Below is a table that shows the module coverage for the China sub-regional model. Population has the most coverage, but this is also the fewest number of preprocessor series. The economy module has the second highest coverage, which is good. Population and Economy have the greatest impact on the model's overall behavior and coverage in these modules is important. Health and education are areas of weakness for the China sub-regional model. In part the weakness is driven by the large number of series in those modules. There is more education data available that could be brought into the model, but some of the data requires historical age-sex cohorts to calculate rates with the data. Health has low coverage because there is not a lot of health data that is available for free and in English. It appears that much of China's health data is proprietary and not publicly available, but there may be alternative sources available if a researcher searched in Mandarin.
IFs Module | Preprocessor Series Pulled | Total Preprocessor Series | Module Coverage |
---|---|---|---|
Population | 7 | 8 | 87.5% |
Economy | 24 | 55 | 43.6% |
Health | 5 | 57 | 8.8% |
Education | 8 | 91 | 8.8% |
Agriculture | 11 | 36 | 30.6% |
Energy | 7 | 66 | 10.6% |
Infrastructure | 1 | 21 | 4.8% |
Environment | 0 | 9 | 0.0% |
Socio-Political |
0 | 12 | 0.0% |
Total | 63 | 355 | 17.7% |
Potential Series | 92 | 355 | 25.9% |
Population
The provincial model's population for China was rolled up in IFs and compared to other population forecasts for China, as shown below. It is clear that the population forecast from the sum of the provinces (IFs_WB) is in line with other forecasting models. Nanjing University's forecasting model is the most off from the rest of the forecasts, where population growth is forecast to continue to rise.

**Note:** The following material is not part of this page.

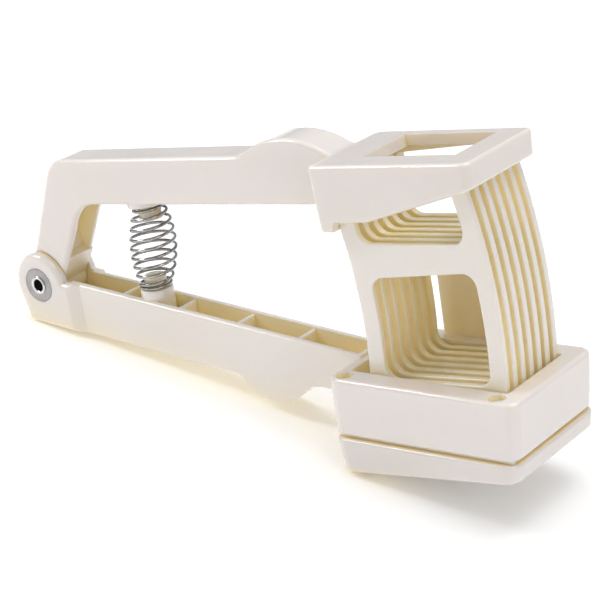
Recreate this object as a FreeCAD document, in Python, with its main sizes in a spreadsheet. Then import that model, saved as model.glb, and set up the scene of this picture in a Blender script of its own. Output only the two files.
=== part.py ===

It was difficult to find provincial forecasts on China, but there was one paper that was found in Mandarin that had provincial population forecasts for China's provinces. The paper from Nanjing University compared its forecasts to several other population forecasting models of China and this data was used to compare the IFs provincial model to. As was previously stated, Nanjing University's model has a steeper slope and forecasts population to continue to rise at the same rate, which all other forecasting models do not. This suggests that it might not be as good of a model as the others, but it gives some information about our forecasts.
Anhui
Both model's historical data looks strange for Anhui, this is seen throughout the provinces and is in part due to the changing definitions of boundaries throughout China. However, the shifts do not coincide perfectly, it looks like Nanjing University's data is lagged. Because the paper is in Mandarin there is not any certainty that this is true.
Beijing
Beijing has a large jump in the late 2000s in the World Bank data. Nanjing University's data decreases when the World Bank data is increasing in the late 2000s, which looks odd and perhaps is another sign that the data is lagged.
Chongqing
The World Bank data was interpolated in the model which fills the population back to 1960 smoothly. In reality the municipality did not bifurcate from Sichuan until 1997 and its borders were redefined several times between 1997 and 2008. Thus Nanjing University's historical data's strange behavior makes sense, but the forecasts look too high.